Which lines below fall between the one containing "socket = extrude(hexagon, STUD_SOCKET_DEPTH)" and the one containing "obj.matrix_parent_inverse = Matrix.Identity(4)"? Repeat them exactly, counting both of those lines, and add nothing else.

• • • • •

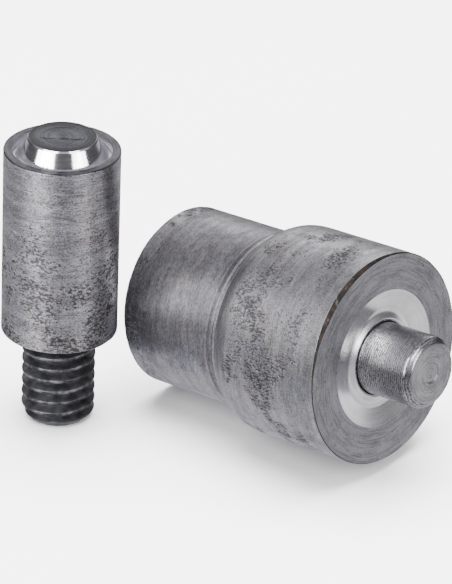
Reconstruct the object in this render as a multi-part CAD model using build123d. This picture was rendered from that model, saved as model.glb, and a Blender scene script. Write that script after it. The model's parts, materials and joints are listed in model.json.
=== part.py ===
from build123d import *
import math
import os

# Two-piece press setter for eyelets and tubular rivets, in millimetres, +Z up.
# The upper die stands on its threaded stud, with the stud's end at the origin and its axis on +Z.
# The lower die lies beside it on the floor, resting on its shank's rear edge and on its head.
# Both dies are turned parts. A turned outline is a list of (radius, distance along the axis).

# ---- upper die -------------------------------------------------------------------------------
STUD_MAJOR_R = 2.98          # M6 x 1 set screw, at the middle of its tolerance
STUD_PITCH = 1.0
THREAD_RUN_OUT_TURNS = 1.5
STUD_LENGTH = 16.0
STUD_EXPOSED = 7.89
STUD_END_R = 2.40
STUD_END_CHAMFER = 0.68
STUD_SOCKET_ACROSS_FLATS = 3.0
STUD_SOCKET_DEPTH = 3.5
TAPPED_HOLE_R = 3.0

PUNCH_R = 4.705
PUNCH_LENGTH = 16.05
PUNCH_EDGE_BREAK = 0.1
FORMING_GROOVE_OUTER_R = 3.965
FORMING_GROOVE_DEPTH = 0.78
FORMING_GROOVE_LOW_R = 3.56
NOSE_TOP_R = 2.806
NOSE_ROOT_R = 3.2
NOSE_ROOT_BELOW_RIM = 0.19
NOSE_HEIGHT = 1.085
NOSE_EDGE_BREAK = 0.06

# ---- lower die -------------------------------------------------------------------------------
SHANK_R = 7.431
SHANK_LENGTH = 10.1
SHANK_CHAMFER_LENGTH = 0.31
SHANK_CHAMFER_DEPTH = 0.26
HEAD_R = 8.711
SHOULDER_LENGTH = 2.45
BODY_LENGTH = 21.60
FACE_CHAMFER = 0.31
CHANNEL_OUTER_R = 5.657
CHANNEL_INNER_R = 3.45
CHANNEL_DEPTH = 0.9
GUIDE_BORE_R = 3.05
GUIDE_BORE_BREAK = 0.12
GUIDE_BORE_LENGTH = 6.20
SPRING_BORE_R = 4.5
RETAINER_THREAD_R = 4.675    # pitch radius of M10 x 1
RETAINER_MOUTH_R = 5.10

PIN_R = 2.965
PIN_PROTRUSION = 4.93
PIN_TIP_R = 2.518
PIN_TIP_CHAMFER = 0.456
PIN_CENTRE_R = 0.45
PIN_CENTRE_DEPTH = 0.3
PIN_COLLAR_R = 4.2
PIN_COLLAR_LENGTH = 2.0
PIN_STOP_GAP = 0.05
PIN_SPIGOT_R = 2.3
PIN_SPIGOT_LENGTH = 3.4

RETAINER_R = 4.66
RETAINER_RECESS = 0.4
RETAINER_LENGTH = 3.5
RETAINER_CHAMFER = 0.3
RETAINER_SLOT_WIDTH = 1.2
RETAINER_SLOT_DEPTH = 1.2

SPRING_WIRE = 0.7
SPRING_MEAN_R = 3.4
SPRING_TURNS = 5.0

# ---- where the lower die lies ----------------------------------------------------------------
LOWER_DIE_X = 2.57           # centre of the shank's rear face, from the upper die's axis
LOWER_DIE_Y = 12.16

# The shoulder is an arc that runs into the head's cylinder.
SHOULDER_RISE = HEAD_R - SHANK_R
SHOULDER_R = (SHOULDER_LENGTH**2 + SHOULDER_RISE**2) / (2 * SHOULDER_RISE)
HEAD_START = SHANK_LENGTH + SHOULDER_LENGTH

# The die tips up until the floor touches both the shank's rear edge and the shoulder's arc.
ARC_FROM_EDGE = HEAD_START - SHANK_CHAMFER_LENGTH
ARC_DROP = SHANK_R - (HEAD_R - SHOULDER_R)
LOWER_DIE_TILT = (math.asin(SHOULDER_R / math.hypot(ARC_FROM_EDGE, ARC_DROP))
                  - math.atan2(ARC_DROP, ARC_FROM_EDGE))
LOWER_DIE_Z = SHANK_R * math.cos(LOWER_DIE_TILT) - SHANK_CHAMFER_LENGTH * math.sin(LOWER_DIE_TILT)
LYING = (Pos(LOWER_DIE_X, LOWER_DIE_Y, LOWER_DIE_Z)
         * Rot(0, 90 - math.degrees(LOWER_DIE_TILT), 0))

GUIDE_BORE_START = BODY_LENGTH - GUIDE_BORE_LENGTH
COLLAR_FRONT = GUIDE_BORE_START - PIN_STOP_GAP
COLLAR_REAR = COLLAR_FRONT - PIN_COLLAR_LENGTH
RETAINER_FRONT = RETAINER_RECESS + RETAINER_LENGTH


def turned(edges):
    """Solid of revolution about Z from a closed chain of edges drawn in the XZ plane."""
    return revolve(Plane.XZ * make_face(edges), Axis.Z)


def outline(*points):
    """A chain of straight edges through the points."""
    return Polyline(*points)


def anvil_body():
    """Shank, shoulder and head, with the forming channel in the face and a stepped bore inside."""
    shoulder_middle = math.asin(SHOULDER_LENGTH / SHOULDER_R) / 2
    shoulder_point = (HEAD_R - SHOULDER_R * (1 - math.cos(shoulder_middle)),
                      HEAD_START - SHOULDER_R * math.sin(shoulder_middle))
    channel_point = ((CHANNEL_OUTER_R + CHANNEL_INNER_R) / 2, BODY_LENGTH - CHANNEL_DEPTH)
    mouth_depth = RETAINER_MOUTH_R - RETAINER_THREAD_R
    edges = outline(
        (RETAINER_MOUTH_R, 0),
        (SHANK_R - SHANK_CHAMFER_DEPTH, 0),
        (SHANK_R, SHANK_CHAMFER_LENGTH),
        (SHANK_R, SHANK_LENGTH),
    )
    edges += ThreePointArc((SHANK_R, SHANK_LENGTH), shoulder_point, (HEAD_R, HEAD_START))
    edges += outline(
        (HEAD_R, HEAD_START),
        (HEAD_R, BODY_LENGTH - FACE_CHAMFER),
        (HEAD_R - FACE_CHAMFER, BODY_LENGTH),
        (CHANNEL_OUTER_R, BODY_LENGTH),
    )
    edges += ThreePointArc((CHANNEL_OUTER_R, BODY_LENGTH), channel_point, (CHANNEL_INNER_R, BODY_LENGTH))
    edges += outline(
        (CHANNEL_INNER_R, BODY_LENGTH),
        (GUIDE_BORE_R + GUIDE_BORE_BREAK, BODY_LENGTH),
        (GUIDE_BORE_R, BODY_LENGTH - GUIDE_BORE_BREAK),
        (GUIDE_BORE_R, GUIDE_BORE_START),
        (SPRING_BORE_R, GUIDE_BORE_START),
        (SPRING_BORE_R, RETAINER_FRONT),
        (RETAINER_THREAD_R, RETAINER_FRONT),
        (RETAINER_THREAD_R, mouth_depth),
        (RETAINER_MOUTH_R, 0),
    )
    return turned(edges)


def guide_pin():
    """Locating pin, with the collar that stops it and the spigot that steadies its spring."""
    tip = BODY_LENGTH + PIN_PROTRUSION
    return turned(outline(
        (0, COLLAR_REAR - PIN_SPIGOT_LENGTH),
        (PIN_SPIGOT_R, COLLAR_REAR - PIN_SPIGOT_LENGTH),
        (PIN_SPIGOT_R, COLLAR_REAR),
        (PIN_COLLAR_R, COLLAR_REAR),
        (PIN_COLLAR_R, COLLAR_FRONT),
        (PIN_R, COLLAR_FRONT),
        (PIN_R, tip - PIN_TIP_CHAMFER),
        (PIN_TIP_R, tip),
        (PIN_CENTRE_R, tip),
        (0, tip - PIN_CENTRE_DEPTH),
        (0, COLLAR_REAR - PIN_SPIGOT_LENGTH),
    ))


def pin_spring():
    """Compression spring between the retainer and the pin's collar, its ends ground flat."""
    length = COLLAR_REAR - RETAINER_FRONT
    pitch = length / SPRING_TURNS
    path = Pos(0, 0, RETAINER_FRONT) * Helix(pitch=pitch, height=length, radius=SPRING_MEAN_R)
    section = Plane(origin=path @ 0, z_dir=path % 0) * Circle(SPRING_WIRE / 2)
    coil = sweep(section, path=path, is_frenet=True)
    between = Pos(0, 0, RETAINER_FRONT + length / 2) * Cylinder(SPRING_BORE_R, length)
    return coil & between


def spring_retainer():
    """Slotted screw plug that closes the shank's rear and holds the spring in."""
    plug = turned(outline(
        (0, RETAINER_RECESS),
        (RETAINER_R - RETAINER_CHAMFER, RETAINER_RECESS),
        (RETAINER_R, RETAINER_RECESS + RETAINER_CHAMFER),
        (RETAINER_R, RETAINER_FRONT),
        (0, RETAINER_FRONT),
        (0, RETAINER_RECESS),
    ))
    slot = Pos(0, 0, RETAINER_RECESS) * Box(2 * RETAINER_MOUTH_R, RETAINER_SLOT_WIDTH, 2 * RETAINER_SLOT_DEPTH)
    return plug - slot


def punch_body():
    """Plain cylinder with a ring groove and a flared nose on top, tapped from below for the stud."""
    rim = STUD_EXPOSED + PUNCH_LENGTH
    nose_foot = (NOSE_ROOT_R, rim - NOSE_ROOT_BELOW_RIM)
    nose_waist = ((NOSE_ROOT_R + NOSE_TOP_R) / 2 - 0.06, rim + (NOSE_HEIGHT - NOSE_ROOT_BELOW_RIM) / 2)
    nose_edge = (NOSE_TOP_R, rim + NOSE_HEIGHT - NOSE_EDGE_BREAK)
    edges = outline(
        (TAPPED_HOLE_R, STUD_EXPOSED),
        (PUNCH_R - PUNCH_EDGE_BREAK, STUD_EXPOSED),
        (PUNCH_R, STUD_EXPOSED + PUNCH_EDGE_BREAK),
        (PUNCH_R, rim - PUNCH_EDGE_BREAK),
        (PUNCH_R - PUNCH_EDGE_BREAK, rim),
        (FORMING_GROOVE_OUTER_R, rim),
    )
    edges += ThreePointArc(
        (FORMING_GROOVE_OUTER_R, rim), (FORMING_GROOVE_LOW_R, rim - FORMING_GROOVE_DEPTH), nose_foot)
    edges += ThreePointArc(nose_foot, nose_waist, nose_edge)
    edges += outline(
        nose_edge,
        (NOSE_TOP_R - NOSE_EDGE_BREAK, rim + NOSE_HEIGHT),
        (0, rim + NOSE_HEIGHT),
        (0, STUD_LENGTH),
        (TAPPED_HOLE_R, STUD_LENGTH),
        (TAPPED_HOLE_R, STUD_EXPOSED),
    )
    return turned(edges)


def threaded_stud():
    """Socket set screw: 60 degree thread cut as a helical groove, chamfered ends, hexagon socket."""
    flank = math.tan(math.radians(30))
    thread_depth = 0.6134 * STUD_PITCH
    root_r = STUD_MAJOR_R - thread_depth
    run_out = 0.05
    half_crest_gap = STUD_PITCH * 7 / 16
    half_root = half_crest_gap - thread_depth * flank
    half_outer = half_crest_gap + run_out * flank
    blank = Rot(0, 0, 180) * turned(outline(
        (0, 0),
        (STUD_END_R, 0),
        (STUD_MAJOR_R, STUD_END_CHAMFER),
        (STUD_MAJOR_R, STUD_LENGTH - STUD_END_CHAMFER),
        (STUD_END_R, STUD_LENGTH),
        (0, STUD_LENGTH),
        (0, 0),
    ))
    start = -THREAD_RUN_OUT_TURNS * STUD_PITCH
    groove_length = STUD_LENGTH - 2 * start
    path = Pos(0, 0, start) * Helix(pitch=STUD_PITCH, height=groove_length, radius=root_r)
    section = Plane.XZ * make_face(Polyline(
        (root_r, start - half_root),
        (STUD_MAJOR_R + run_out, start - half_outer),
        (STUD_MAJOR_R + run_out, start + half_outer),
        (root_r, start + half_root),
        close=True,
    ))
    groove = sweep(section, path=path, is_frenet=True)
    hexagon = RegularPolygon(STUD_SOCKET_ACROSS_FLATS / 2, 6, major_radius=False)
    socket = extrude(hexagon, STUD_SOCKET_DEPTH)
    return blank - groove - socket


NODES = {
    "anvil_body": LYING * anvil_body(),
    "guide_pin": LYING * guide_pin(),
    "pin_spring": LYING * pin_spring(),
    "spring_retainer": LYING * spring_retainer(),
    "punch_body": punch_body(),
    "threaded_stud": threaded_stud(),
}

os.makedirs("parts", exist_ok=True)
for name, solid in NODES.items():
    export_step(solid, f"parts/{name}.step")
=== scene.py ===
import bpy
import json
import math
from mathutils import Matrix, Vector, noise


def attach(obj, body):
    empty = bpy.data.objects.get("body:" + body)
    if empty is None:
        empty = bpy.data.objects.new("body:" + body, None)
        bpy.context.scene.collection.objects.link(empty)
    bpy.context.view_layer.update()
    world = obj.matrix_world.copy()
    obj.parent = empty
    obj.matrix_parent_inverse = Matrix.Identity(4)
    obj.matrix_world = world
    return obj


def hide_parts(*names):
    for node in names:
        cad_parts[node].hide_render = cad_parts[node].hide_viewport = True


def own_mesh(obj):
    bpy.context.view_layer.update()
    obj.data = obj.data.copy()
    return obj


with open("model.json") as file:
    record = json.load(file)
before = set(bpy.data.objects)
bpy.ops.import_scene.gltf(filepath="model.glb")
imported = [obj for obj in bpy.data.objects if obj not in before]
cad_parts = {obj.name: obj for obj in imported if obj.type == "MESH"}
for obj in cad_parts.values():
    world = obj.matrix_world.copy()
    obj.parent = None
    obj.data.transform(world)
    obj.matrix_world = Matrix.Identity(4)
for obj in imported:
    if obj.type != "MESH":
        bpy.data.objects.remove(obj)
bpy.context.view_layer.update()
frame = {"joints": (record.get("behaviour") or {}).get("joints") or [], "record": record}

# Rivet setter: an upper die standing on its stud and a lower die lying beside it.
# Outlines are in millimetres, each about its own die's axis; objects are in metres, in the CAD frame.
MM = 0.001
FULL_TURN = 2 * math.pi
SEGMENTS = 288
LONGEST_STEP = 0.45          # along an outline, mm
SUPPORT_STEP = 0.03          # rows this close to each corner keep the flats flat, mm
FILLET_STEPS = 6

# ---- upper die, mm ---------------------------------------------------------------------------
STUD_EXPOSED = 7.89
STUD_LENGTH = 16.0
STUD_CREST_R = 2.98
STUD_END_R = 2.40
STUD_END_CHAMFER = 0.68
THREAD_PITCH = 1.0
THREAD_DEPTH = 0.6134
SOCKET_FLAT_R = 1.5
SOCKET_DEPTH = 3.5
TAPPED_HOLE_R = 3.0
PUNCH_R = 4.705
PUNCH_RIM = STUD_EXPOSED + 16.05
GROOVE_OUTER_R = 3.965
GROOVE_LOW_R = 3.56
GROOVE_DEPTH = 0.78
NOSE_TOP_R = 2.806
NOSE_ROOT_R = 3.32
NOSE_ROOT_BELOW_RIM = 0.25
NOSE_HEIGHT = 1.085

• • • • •

• [Written solution]
    socket = extrude(hexagon, STUD_SOCKET_DEPTH)
    return blank - groove - socket


NODES = {
    "anvil_body": LYING * anvil_body(),
    "guide_pin": LYING * guide_pin(),
    "pin_spring": LYING * pin_spring(),
    "spring_retainer": LYING * spring_retainer(),
    "punch_body": punch_body(),
    "threaded_stud": threaded_stud(),
}

os.makedirs("parts", exist_ok=True)
for name, solid in NODES.items():
    export_step(solid, f"parts/{name}.step")
=== scene.py ===
import bpy
import json
import math
from mathutils import Matrix, Vector, noise


def attach(obj, body):
    empty = bpy.data.objects.get("body:" + body)
    if empty is None:
        empty = bpy.data.objects.new("body:" + body, None)
        bpy.context.scene.collection.objects.link(empty)
    bpy.context.view_layer.update()
    world = obj.matrix_world.copy()
    obj.parent = empty
    obj.matrix_parent_inverse = Matrix.Identity(4)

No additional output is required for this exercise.